Metal fiber sintered sheets are used for diesel and gasoline particulate filtration and crankcase ventilation filters.

Heat-resistant textile materials are made from metal fibers for automotive glass bending processes. These metal fiber cloths protect the glass during the bending process with highly elevated temperatures and high pressures.

Metal fibers are used for heating cables for car seat heating and selective catalytic reduction tubes, and adblue tanks. Metal fiber heating cables show an extremely high flexibility and durability when compared to copper wire.

Aerospace

Metal fiber filters are used for hydraulic fluid filtration in aircraft hydraulic systems.

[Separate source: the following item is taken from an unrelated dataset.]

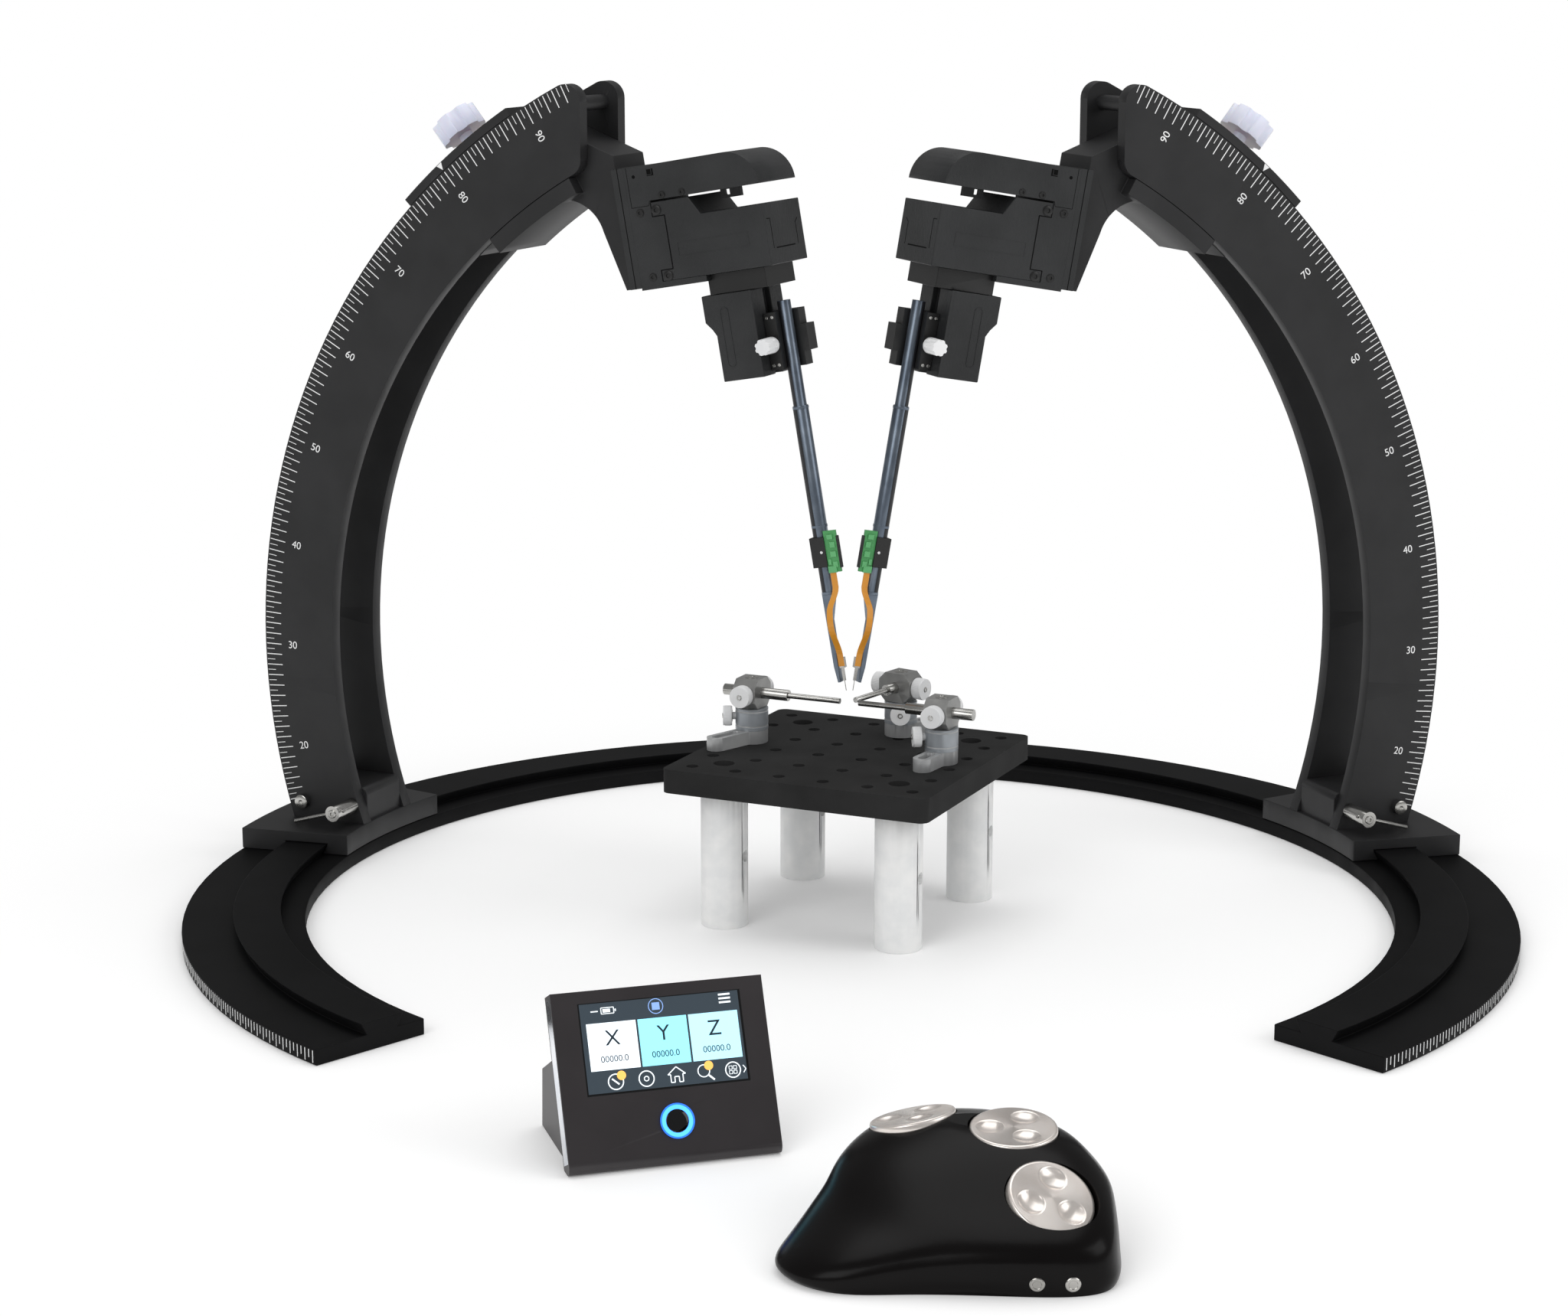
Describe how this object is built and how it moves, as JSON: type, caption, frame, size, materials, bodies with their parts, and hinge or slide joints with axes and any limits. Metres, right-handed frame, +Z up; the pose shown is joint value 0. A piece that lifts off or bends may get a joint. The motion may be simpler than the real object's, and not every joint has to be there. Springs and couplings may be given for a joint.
{
  "type": "micromanipulator",
  "caption": "Stereotaxic micromanipulator rig: open ring rail carrying arc arms with sliding probe heads over a pillar stage, with a touch unit and a dial unit beside it.",
  "frame": {"origin": "on the bench at the centre of the ring rail, under the target point of both arcs", "axes": "+Z up; +Y away from the operator, the ring opens towards -Y; X = 0 is the plane between the two mirrored arms"},
  "size_m": [0.7078, 0.8638, 0.4373],
  "materials": {
    "black_anodised": "satin black anodised",
    "black_anodised_arc": "satin black anodised, engraved white scale",
    "black_enamel": "black wrinkle enamel",
    "black_plastic": "moulded",
    "dial_steel": "faced on a lathe",
    "flex_board": "solder mask and ribbon",
    "gloss_black": "glossy moulded",
    "grey_metal": "satin grey anodised",
    "needle": "polished",
    "pale_plastic": "moulded",
    "rod_metal": "blue grey satin",
    "screen": "gloss black",
    "steel": "turned",
    "white_plastic": "moulded"
  },
  "bodies": {
    "bench": {"ring_rail": "black_anodised", "breadboard": "black_anodised", "stage_posts": "steel", "clamp_feet": "grey_metal"},
    "left_shoe": {"left_shoe": "black_anodised", "left_arc": "black_anodised_arc"},
    "left_lever": {"left_clamp_lever": "steel"},
    "left_carriage": {"left_saddle": "black_anodised", "left_bracket": "black_anodised", "left_adapter_plate": "black_enamel", "left_head_base": "black_enamel", "left_head_block": "black_enamel"},
    "left_star_knob": {"left_star_knob": "pale_plastic"},
    "left_cross_slide": {"left_cross_slide": "black_enamel"},
    "left_lower_head": {"left_lower_head": "black_enamel"},
    "left_probe_clamp": {"left_probe_clamp": "black_anodised"},
    "left_clamp_knob": {"left_clamp_knob": "white_plastic"},
    "left_rod": {"left_rod": "rod_metal", "left_probe_clip": "black_plastic", "left_probe_flex": "flex_board", "left_probe": "needle"},
    "right_shoe": {"right_shoe": "black_anodised", "right_arc": "black_anodised_arc"},
    "right_lever": {"right_clamp_lever": "steel"},
    "right_carriage": {"right_saddle": "black_anodised", "right_bracket": "black_anodised", "right_adapter_plate": "black_enamel", "right_head_base": "black_enamel", "right_head_block": "black_enamel"},
    "right_star_knob": {"right_star_knob": "pale_plastic"},
    "right_cross_slide": {"right_cross_slide": "black_enamel"},
    "right_lower_head": {"right_lower_head": "black_enamel"},
    "right_probe_clamp": {"right_probe_clamp": "black_anodised"},
    "right_clamp_knob": {"right_clamp_knob": "white_plastic"},
    "right_rod": {"right_rod": "rod_metal", "right_probe_clip": "black_plastic", "right_probe_flex": "flex_board", "right_probe": "needle"},
    "clamp_left_head": {"clamp_left_head": "grey_metal"},
    "clamp_left_bar": {"clamp_left_bar": "steel"},
    "clamp_left_knob_a": {"clamp_left_knob_a": "white_plastic"},
    "clamp_left_knob_b": {"clamp_left_knob_b": "white_plastic"},
    "clamp_left_collar_knob": {"clamp_left_collar_knob": "white_plastic"},
    "clamp_right_head": {"clamp_right_head": "grey_metal"},
    "clamp_right_bar": {"clamp_right_bar": "steel"},
    "clamp_right_knob_a": {"clamp_right_knob_a": "white_plastic"},
    "clamp_right_knob_b": {"clamp_right_knob_b": "white_plastic"},
    "clamp_right_collar_knob": {"clamp_right_collar_knob": "white_plastic"},
    "clamp_back_head": {"clamp_back_head": "grey_metal"},
    "clamp_back_bar": {"clamp_back_bar": "steel"},
    "clamp_back_knob_a": {"clamp_back_knob_a": "white_plastic"},
    "clamp_back_knob_b": {"clamp_back_knob_b": "white_plastic"},
    "clamp_back_collar_knob": {"clamp_back_collar_knob": "white_plastic"},
    "touch_unit": {"touch_shell": "black_plastic", "touch_screen": "screen"},
    "touch_button": {"touch_button": "black_plastic"},
    "dial_unit": {"dial_shell": "gloss_black"},
    "dial_front": {"dial_front": "dial_steel"},
    "dial_top": {"dial_top": "dial_steel"},
    "dial_side": {"dial_side": "dial_steel"}
  },
  "joints": [
    {"name": "left_azimuth", "type": "hinge", "parent": "bench", "child": "left_shoe", "pos_m": [0, 0, 0.014], "axis": [0, 0, 1], "range_deg": [-35, 59]},
    {"name": "left_rail_clamp", "type": "hinge", "parent": "left_shoe", "child": "left_lever", "pos_m": [-0.27258, 0.1192, 0.0303], "axis": [0.4007, 0.9162, 0], "range_deg": [0, 140]},
    {"name": "left_elevation", "type": "hinge", "parent": "left_shoe", "child": "left_carriage", "pos_m": [0, 0, 0.122], "axis": [0.4007, 0.9162, 0], "range_deg": [-60, 8]},
    {"name": "left_star_knob_turn", "type": "hinge", "parent": "left_carriage", "child": "left_star_knob", "pos_m": [-0.20921, 0.09149, 0.40804], "axis": [-0.5716, 0.25, 0.7815], "continuous": true},
    {"name": "left_inward_drive", "type": "slide", "parent": "left_carriage", "child": "left_cross_slide", "axis": [-0.9023, 0.3946, -0.1736], "range_m": [-0.0025, 0.0125]},
    {"name": "left_sideways_drive", "type": "slide", "parent": "left_cross_slide", "child": "left_lower_head", "axis": [-0.4007, -0.9162, 0], "range_m": [-0.006, 0.006]},
    {"name": "left_depth_drive", "type": "slide", "parent": "left_lower_head", "child": "left_probe_clamp", "axis": [-0.1591, 0.0696, 0.9848], "range_m": [-0.006, 0.008]},
    {"name": "left_clamp_knob_turn", "type": "hinge", "parent": "left_probe_clamp", "child": "left_clamp_knob", "pos_m": [-0.04119, 0.00382, 0.30496], "axis": [-0.4007, -0.9162, 0], "continuous": true},
    {"name": "left_probe_roll", "type": "hinge", "parent": "left_probe_clamp", "child": "left_rod", "pos_m": [-0.03192, 0.01396, 0.30574], "axis": [-0.1591, 0.0696, 0.9848], "range_deg": [-90, 90]},
    {"name": "right_azimuth", "type": "hinge", "parent": "bench", "child": "right_shoe", "pos_m": [0, 0, 0.014], "axis": [0, 0, 1], "range_deg": [-59, 35]},
    {"name": "right_rail_clamp", "type": "hinge", "parent": "right_shoe", "child": "right_lever", "pos_m": [0.27258, 0.1192, 0.0303], "axis": [0.4007, -0.9162, 0], "range_deg": [0, 140]},
    {"name": "right_elevation", "type": "hinge", "parent": "right_shoe", "child": "right_carriage", "pos_m": [0, 0, 0.122], "axis": [-0.4007, 0.9162, 0], "range_deg": [-8, 60]},
    {"name": "right_star_knob_turn", "type": "hinge", "parent": "right_carriage", "child": "right_star_knob", "pos_m": [0.20921, 0.09149, 0.40804], "axis": [0.5716, 0.25, 0.7815], "continuous": true},
    {"name": "right_inward_drive", "type": "slide", "parent": "right_carriage", "child": "right_cross_slide", "axis": [-0.9023, -0.3946, 0.1736], "range_m": [-0.0125, 0.0025]},
    {"name": "right_sideways_drive", "type": "slide", "parent": "right_cross_slide", "child": "right_lower_head", "axis": [-0.4007, 0.9162, 0], "range_m": [-0.006, 0.006]},
    {"name": "right_depth_drive", "type": "slide", "parent": "right_lower_head", "child": "right_probe_clamp", "axis": [-0.1591, -0.0696, -0.9848], "range_m": [-0.008, 0.006]},
    {"name": "right_clamp_knob_turn", "type": "hinge", "parent": "right_probe_clamp", "child": "right_clamp_knob", "pos_m": [0.04119, 0.00382, 0.30496], "axis": [0.4007, -0.9162, 0], "continuous": true},
    {"name": "right_probe_roll", "type": "hinge", "parent": "right_probe_clamp", "child": "right_rod", "pos_m": [0.03192, 0.01396, 0.30574], "axis": [0.1591, 0.0696, 0.9848], "range_deg": [-90, 90]},
    {"name": "clamp_left_swivel", "type": "hinge", "parent": "bench", "child": "clamp_left_head", "pos_m": [-0.05268, 0.02304, 0.1067], "axis": [0, 0, 1], "range_deg": [-12, 12]},
    {"name": "clamp_left_bar_slide", "type": "slide", "parent": "clamp_left_head", "child": "clamp_left_bar", "axis": [-0.9162, 0.4007, 0], "range_m": [0, 0.012]},
    {"name": "clamp_left_knob_a_turn", "type": "hinge", "parent": "clamp_left_head", "child": "clamp_left_knob_a", "pos_m": [-0.04856, 0.03248, 0.115], "axis": [0.4007, 0.9162, 0], "continuous": true},
    {"name": "clamp_left_knob_b_turn", "type": "hinge", "parent": "clamp_left_head", "child": "clamp_left_knob_b", "pos_m": [-0.05681, 0.0136, 0.115], "axis": [-0.4007, -0.9162, 0], "continuous": true},
    {"name": "clamp_left_collar_knob_turn", "type": "hinge", "parent": "bench", "child": "clamp_left_collar_knob", "pos_m": [-0.06343, 0.02304, 0.1017], "axis": [-1, 0.0003, 0], "continuous": true},
    {"name": "clamp_right_swivel", "type": "hinge", "parent": "bench", "child": "clamp_right_head", "pos_m": [0.04856, -0.02124, 0.1067], "axis": [0, 0, 1], "range_deg": [-12, 12]},
    {"name": "clamp_right_bar_slide", "type": "slide", "parent": "clamp_right_head", "child": "clamp_right_bar", "axis": [0.9162, -0.4007, 0], "range_m": [0, 0.012]},
    {"name": "clamp_right_knob_a_turn", "type": "hinge", "parent": "clamp_right_head", "child": "clamp_right_knob_a", "pos_m": [0.04443, -0.03067, 0.115], "axis": [-0.4007, -0.9162, 0], "continuous": true},
    {"name": "clamp_right_knob_b_turn", "type": "hinge", "parent": "clamp_right_head", "child": "clamp_right_knob_b", "pos_m": [0.05269, -0.0118, 0.115], "axis": [0.4007, 0.9162, 0], "continuous": true},
    {"name": "clamp_right_collar_knob_turn", "type": "hinge", "parent": "bench", "child": "clamp_right_collar_knob", "pos_m": [0.03785, -0.02217, 0.1017], "axis": [-0.9962, -0.0868, 0], "continuous": true},
    {"name": "clamp_back_swivel", "type": "hinge", "parent": "bench", "child": "clamp_back_head", "pos_m": [0.02796, 0.03902, 0.1067], "axis": [0, 0, 1], "range_deg": [-12, 12]},
    {"name": "clamp_back_bar_slide", "type": "slide", "parent": "clamp_back_head", "child": "clamp_back_bar", "axis": [0.5824, 0.8129, 0], "range_m": [0, 0.007]},
    {"name": "clamp_back_knob_a_turn", "type": "hinge", "parent": "clamp_back_head", "child": "clamp_back_knob_a", "pos_m": [0.03633, 0.03302, 0.115], "axis": [0.8129, -0.5824, 0], "continuous": true},
    {"name": "clamp_back_knob_b_turn", "type": "hinge", "parent": "clamp_back_head", "child": "clamp_back_knob_b", "pos_m": [0.01958, 0.04502, 0.115], "axis": [-0.8129, 0.5824, 0], "continuous": true},
    {"name": "clamp_back_collar_knob_turn", "type": "hinge", "parent": "bench", "child": "clamp_back_collar_knob", "pos_m": [0.02758, 0.02828, 0.1017], "axis": [-0.0352, -0.9994, 0], "continuous": true},
    {"name": "touch_unit_place", "type": "slide", "parent": "bench", "child": "touch_unit", "axis": [1, 0, 0], "range_m": [-0.06, 0.04]},
    {"name": "touch_button_press", "type": "slide", "parent": "touch_unit", "child": "touch_button", "axis": [-0.2792, 0.8543, -0.4384], "range_m": [0, 0.001], "stiffness_N_per_m": 600},
    {"name": "dial_unit_place", "type": "slide", "parent": "bench", "child": "dial_unit", "axis": [1, 0, 0], "range_m": [-0.05, 0.05]},
    {"name": "dial_front_turn", "type": "hinge", "parent": "dial_unit", "child": "dial_front", "pos_m": [0.0795, -0.4795, 0.0275], "axis": [0.2796, -0.4843, 0.829], "continuous": true},
    {"name": "dial_top_turn", "type": "hinge", "parent": "dial_unit", "child": "dial_top", "pos_m": [0.067, -0.4404, 0.041], "axis": [0, -0.1045, 0.9945], "continuous": true},
    {"name": "dial_side_turn", "type": "hinge", "parent": "dial_unit", "child": "dial_side", "pos_m": [0.027, -0.422, 0.0385], "axis": [-0.1953, 0.1698, 0.9659], "continuous": true}
  ]
}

When compared to glass fiber filtration media, metal fibers show excellent durability, as the fibers are metallically bonded together by sintering, instead of kept together by a binder material.

Metal fiber sintered porous sheets are used as a sound attenuation medium in aircraft cabins, reducing HVAC sounds, and auxiliary power unit noise.

Technical textiles

Metal fibers can serve as antistatic fibers for textiles, which can be used in electrical protective clothing or antistatic bags.

Metal fibers can also be used for shielding from electromagnetic interference (EMI).

Stainless steel fiber textiles can be heated by passing electrical current through them and can also be used for cut resistant clothing (gloves).

Filtration

Metal fiber filters can reach very high porosity, at very low pore sizes, which makes them suitable for HEPA and ULPA filtration. These filters are used in nuclear power plants as a safety measure to prevent eventual release of radioactive steam.

Marine

Metal fiber filters are used for the purification of marine fuel and lube oil.

Other

Another common use for metallic fibers is upholstery fabric and textiles such as lamé and brocade. Many people also use metallic fibers in weaving and needlepoint. Metal fibers are used in clothing. Metallic yarns are twisted with other fibers such as wool, nylon, cotton, and synthetic blends to produce yarns.

Stainless steel and other metal fibers are used in communication lines such as phone lines and cable television lines.

Stainless steel fibers are also used in carpets. They are dispersed throughout the carpet with other fibers so they are not detected. The presence of the fibers helps to conduct electricity so that the static shock is reduced. These types of carpets are often used in computer-use areas or other areas where static build-up could damage equipment. Other uses include tire cord, missile nose cones, work clothing such as protective suits, space suits, and cut resistant gloves for butchers and other people working near bladed or dangerous machinery.

Metal fibers can be used as a reinforcement or electrical conductivity fiber for fiber reinforced composites.